In terms of energy security, Europe accounts for approximately 15% of the world's demand for both oil and gas. However in terms of the world's proven energy reserves, Europe and that's including Norway, accounts for less than 1% for oil and approximately 3% for natural gas. On the other hand, the Middle East and Russia hold over 70% of proven gas reserves. In essence, the Bill will not keep fossil fuels in the ground; it will mean they are taken out of the ground a long way from Ireland, with all the known disadvantages of doing so.

2. Government response

Turning to action being taken by the Government, a number of steps have already been taken. In addition, the All-of-Government Climate Plan, which will shortly be finalised, will set out how this Government intends to make Ireland climate resilient across our entire society. This will involve setting climate goals in all key sectors, including electricity, agriculture, transport, industry, buildings, waste and the public sector.


The Plan will lead to a significant step-up in policy ambition and delivery, to ensure that we at least meet our 2030 targets and get on a clear pathway to meeting our 2050 objectives. It's clear that the development of offshore wind can be a game changer in helping Ireland reaching the ambitious target of 70% renewable electricity by 2030. This must be the focus of our efforts and by doing so will put us in a position to take steps such as that proposed in this Bill.


Financial implications

As you are no doubt aware, the Ceann Comhairle has determined that a money message is required for this Bill to progress. The background to this position is as follows:

  • On 31 October 2018, the Oireachtas Research and Library Service reported a direct exchequer cost estimate is between €8m and €50m.
  • On  26 November 2018, I expressed my concerns regarding the financial implications of the Bill in my letter to this committee ahead of its meeting to consider a scrutiny  report;
  • On 8 May 2019, I wrote to the Ceann Comhairle detailing my concerns regarding the financial implications of the Bill and requested further consideration of a money message. 


The costs in my letter include those immediately quantifiable ones such as refund of application fees and licencing fees. There would also be financial implications in that it would be necessary to prepare for a likely legal challenge from existing licence holders were this Bill to be passed. Other financial implications which are difficult to assess at this point, are the likely compensation to licence holders. There is also the lost potential revenue to the State in the form of direct tax revenue, which could be used to fund the energy transition and taxes arising from economic activity associated with development. 


If there is an impact on the Exchequer, then I am bound to make that known. I would also note that since this Bill was introduced, we have new protocols in place which give some helpful clarity on all concerned on these processes going forward.
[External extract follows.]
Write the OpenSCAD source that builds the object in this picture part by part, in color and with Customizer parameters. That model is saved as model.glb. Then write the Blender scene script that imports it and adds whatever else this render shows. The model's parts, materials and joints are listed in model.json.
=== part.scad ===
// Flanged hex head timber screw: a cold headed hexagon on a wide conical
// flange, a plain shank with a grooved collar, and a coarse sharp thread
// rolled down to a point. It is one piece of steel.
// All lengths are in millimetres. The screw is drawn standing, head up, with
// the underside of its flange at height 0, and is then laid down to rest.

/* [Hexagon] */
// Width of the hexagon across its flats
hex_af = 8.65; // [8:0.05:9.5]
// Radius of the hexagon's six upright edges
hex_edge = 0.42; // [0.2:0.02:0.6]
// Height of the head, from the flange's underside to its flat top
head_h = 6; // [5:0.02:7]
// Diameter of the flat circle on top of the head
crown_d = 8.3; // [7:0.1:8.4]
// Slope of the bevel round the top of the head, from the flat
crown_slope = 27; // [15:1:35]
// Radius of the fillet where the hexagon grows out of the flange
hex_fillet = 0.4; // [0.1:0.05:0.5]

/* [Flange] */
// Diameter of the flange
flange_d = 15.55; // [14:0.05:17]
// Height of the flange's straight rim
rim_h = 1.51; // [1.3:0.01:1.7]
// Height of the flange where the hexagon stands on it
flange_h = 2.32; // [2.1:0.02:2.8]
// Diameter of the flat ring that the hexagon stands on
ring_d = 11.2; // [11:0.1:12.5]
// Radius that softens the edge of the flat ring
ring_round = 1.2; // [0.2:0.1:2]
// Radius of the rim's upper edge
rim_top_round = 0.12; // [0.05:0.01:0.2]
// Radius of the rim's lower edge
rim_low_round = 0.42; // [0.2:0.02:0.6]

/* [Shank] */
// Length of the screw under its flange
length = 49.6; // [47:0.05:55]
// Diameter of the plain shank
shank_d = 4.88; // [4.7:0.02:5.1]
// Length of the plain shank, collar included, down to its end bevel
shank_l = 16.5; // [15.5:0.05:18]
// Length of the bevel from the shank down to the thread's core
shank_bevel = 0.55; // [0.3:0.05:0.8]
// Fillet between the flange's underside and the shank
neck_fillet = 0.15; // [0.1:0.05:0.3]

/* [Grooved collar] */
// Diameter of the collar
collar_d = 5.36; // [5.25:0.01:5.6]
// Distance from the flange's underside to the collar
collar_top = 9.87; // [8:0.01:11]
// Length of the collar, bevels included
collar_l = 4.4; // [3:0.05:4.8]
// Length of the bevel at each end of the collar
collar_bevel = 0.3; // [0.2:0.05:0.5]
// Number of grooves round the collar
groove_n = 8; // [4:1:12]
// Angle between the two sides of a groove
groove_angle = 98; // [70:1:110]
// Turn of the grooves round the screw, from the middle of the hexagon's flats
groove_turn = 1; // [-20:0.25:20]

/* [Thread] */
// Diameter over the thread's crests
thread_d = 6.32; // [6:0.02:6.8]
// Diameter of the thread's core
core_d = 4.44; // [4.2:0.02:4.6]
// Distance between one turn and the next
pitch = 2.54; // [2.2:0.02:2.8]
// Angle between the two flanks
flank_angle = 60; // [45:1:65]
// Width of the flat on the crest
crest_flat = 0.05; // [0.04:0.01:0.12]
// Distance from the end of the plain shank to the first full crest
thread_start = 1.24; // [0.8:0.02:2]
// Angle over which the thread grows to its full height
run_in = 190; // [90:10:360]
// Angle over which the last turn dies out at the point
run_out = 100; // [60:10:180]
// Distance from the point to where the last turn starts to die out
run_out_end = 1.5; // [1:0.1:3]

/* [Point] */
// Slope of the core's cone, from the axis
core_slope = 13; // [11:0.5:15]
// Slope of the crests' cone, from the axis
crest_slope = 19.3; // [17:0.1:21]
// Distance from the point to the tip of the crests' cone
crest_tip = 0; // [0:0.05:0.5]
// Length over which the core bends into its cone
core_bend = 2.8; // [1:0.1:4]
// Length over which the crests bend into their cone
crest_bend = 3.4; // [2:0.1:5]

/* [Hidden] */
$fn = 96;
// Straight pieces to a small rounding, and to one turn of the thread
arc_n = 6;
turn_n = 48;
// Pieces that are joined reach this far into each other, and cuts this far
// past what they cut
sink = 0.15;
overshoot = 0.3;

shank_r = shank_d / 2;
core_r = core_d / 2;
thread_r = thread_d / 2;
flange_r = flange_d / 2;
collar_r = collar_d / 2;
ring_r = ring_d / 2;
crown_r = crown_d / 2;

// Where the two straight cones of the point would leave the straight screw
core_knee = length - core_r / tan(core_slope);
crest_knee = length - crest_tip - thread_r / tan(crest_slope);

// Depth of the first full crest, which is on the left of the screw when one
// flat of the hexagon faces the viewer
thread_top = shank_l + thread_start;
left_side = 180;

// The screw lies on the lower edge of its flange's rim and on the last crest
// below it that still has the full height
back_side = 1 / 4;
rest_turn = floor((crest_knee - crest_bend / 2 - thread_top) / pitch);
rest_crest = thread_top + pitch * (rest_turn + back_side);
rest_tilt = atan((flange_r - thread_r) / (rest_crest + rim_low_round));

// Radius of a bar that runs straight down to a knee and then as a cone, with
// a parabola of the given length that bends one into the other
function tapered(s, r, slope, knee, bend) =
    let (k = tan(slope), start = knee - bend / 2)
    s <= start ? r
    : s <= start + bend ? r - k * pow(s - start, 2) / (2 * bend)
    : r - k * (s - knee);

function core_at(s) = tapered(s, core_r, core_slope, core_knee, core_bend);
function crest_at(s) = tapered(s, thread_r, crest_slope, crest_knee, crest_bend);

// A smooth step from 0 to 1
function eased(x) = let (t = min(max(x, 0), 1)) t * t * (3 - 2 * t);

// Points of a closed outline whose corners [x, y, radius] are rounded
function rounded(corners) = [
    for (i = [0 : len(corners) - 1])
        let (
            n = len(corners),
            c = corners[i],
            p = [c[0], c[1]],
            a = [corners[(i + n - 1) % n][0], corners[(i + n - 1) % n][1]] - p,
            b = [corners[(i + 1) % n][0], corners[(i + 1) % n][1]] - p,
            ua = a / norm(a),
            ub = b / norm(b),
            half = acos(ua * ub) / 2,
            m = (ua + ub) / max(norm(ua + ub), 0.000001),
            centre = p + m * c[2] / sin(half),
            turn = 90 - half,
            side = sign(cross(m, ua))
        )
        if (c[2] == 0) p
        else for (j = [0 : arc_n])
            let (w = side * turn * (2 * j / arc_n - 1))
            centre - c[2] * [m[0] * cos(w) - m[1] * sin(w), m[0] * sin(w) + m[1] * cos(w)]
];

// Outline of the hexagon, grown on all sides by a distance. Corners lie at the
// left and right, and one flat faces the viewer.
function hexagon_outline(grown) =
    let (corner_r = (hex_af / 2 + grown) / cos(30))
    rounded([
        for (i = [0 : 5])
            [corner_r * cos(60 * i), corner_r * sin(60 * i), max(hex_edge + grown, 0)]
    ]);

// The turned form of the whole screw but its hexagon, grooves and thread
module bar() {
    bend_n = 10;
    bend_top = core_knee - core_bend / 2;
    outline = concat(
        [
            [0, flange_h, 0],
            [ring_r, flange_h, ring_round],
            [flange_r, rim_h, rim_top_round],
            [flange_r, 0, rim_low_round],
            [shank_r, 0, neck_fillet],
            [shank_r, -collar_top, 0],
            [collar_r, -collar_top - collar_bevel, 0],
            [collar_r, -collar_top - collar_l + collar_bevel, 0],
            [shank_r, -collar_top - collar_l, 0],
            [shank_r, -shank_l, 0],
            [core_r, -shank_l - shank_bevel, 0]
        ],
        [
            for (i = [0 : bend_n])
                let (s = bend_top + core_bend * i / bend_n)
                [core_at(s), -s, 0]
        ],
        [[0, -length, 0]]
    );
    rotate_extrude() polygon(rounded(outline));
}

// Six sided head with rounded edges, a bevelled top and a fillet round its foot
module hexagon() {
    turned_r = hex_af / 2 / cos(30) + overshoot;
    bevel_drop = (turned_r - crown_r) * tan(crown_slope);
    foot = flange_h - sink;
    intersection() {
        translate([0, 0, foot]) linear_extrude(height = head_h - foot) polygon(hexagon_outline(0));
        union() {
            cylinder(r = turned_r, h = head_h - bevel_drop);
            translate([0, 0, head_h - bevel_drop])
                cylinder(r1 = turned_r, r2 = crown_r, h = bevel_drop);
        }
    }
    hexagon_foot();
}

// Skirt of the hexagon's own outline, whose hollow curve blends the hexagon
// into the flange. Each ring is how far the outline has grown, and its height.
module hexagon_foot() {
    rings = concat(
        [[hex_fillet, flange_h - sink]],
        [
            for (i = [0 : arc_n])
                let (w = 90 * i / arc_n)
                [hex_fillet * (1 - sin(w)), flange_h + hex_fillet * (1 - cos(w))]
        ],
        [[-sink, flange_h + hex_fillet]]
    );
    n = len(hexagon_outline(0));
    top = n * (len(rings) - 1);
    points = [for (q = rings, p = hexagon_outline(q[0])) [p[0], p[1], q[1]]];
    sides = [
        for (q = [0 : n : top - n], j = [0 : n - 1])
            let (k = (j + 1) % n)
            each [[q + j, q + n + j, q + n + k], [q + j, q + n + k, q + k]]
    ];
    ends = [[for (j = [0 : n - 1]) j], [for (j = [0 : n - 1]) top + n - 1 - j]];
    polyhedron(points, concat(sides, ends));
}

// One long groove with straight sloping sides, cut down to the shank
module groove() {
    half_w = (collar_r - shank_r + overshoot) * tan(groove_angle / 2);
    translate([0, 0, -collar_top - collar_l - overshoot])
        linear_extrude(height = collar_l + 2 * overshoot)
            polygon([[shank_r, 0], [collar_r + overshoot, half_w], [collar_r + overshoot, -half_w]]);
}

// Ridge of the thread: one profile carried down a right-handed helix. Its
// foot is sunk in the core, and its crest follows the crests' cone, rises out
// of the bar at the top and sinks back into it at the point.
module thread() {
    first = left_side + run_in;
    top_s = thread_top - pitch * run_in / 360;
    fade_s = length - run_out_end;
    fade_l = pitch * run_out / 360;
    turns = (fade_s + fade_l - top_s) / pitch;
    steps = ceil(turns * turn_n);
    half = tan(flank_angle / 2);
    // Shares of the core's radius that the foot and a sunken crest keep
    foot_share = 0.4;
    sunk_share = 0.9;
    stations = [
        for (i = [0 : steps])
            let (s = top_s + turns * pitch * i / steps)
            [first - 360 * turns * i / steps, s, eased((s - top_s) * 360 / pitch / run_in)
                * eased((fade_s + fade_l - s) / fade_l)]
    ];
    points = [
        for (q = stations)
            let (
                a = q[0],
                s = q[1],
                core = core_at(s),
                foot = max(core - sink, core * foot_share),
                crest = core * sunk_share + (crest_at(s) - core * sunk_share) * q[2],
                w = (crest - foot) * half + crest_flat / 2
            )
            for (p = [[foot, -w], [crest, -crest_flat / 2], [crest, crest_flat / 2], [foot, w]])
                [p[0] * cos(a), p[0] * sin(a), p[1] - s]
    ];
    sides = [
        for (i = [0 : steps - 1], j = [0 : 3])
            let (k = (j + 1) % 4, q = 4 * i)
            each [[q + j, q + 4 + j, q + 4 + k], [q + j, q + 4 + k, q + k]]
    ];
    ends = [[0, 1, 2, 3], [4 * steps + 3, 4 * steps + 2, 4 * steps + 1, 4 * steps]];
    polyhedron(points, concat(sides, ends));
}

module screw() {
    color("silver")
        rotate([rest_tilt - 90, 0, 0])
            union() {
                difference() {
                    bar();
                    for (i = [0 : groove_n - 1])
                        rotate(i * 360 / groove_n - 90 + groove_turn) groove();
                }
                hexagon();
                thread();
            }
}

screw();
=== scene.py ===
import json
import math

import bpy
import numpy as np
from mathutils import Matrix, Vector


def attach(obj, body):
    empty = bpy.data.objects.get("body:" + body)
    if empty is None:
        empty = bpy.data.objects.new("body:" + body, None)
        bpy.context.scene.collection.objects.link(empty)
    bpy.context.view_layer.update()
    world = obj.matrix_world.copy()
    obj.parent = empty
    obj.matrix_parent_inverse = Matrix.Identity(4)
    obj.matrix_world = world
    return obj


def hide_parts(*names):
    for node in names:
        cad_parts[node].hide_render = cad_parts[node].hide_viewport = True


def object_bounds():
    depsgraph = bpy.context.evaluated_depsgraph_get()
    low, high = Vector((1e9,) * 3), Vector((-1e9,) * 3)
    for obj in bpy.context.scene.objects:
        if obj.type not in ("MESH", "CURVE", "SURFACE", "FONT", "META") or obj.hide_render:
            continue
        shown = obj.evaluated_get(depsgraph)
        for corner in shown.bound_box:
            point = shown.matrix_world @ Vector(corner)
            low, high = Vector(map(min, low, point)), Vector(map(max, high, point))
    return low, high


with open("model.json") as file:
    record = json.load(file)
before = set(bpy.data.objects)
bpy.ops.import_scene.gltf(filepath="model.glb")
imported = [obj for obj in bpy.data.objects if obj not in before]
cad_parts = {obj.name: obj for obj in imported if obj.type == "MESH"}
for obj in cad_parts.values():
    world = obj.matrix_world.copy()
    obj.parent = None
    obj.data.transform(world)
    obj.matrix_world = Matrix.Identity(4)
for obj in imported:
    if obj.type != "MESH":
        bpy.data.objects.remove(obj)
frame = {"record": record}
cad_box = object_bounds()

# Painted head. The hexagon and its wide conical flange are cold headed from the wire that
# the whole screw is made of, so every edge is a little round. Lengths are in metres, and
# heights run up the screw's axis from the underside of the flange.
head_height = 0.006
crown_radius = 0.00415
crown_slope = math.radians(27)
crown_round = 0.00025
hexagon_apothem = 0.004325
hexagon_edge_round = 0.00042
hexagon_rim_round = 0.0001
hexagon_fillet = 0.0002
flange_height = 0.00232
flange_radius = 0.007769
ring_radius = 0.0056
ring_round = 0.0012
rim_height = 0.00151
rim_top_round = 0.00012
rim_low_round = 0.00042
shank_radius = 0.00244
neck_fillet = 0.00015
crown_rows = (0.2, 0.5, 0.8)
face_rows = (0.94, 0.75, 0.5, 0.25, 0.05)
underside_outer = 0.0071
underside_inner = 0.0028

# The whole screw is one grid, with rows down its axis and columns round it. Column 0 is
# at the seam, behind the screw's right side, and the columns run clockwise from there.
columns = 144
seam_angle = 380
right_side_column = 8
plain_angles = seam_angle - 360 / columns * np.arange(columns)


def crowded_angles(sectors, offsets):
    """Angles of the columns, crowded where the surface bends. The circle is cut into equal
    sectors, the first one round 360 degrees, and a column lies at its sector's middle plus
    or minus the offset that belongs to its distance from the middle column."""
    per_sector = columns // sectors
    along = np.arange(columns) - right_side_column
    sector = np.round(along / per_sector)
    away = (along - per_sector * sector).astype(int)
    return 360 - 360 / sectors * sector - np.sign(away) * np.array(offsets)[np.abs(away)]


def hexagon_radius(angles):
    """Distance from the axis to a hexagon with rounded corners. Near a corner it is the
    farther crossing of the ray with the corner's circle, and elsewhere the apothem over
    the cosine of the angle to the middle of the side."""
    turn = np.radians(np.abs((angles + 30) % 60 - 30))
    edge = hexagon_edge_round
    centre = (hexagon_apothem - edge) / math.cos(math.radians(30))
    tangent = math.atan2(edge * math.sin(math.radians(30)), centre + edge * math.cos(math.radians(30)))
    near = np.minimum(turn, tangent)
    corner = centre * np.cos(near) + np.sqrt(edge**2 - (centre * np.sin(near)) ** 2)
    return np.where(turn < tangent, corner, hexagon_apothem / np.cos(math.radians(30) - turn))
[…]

The Government has indicated that it is opposed to this Bill, because it does not reduce Ireland's emission, it does not encourage renewable energy and it makes Ireland more dependent on energy imports. It will oblige us to import all our needs when Kinsale gas field is closing soon and Corrib is declining and within five years, it will only meet a quarter of our gas demand before being depleted entirely in approximately 10 years.



I am well aware that some people feel strongly on the merits of this Bill. However, we all accept that there is a long term challenge to achieve a net carbon neutral economy and we should consider the future of our energy supply and our energy consumption, including Ireland's own energy exploration and production, in a holistic, strategic manner. However, this Bill is not the right way to go about it. It is a standalone measure, which does not consider the wider implications.


Therefore, our efforts should focus on the plan to reduce Ireland's greenhouse gas emissions that the Government will shortly announce. There are difficult decisions to be made and challenging measures to be rolled out that will reduce our emissions. I look forward to this Committee's support in that regards.